Customer churn—the rate at which customers leave the service—is a key challenge that directly impacts revenue 💸 and business stability 🏢.
This project focuses on tackling concept drift and data shifts, ensuring that our model stays adaptive and reliable as customer behavior evolves over time.

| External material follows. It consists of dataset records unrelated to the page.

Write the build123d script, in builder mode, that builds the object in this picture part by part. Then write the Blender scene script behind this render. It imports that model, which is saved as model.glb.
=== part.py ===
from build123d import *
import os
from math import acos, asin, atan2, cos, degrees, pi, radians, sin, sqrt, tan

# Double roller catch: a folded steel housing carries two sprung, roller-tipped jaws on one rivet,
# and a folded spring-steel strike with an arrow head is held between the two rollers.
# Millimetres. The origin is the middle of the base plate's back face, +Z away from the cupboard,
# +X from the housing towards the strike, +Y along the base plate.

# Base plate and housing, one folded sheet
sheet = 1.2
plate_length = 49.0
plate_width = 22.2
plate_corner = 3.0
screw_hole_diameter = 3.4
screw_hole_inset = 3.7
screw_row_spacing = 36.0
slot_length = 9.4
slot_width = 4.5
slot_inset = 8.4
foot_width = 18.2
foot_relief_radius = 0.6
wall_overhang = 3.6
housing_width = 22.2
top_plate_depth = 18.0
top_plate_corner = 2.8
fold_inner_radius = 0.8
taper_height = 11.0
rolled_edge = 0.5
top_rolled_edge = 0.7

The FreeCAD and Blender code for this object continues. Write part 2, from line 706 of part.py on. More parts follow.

We'll explore the dataset, build initial models, and adapt our approach to keep the model fresh and effective! 🌱💡
Key Metrics:
Accuracy
AUC-ROC
Model performance over time ⏳
🧹 Step 1: Data Cleaning and Preprocessing 🧼
Cleaning the dataset is where the magic begins! 🧙♂️✨ I wrote a function called import_and_clean_data that uses pandas to:
Drop missing values 🙅♂️
Remove duplicate rows 🔄
Eliminate unnecessary columns like customer_id 🧾
🔄 Converting Data and Removing Outliers:
After cleaning, I transformed non-numeric data into numeric form and removed outliers based on their distributions. This makes the data ready for the next steps! 📈
📊 Correlation Graph:
We then created a correlation graph to visualize relationships between features, ensuring we're set up for accurate predictions! 🖼️
🌱 Step 2: Initial Model Training 🎯
For the initial model, I used a Decision Tree 🌳 to capture complex patterns in the data.
⚙️ Model Training:
Year 1 data was used for training 📚, while Year 2 data was for testing 🧪.
Key metrics: Accuracy, Precision, Recall, F1-Score, and AUC-ROC 📈.
As expected, model performance declined when testing on Year 2 data, indicating concept drift—the data patterns shifted from one year to the next. 😯
🧠 Step 3: Dealing with Concept Drift 🧠
To handle concept drift and data shifts, I implemented the following techniques:
🕒 3.1 Time-Weighted Learning:
We gave more recent data higher importance during training, so the model stays focused on the latest trends! 📅
🔄 3.2 Online Learning (SGD):
Using Stochastic Gradient Descent (SGD), I implemented an online learning algorithm that updates the model continuously as new data arrives, making it adaptable in real-time! 🚀
🤝 3.3 Ensemble Models:
We also combined predictions from models trained on different years using ensemble learning 🧩, capturing patterns from each time period for improved accuracy.
⚖️ Step 4: Model Evaluation and Adaptation 🔍
After testing our baseline model against the adapted models (time-weighted, online learning, ensemble):
Surprise! The baseline model showed higher precision than the adapted models in earlier time periods. 😲
This suggests the baseline model might be overfitting to older data, leading to unexpected results. (I suspect I might have done something wrong here 🧐).
🔮 Conclusion 🏁
In this project, I built a predictive model for customer churn at Camtel, addressing challenges like concept drift and data shifts.
While the adapted models did not fully resolve these issues, the project highlights the complexity of building models that adapt to changing customer behaviors.
🌱 Future Directions:
Explore advanced drift detection methods 📊.
Consider dynamic model updates to improve adaptability over time! 🚀
This project provides a foundation for future work in building more adaptive models for churn prediction. 🌟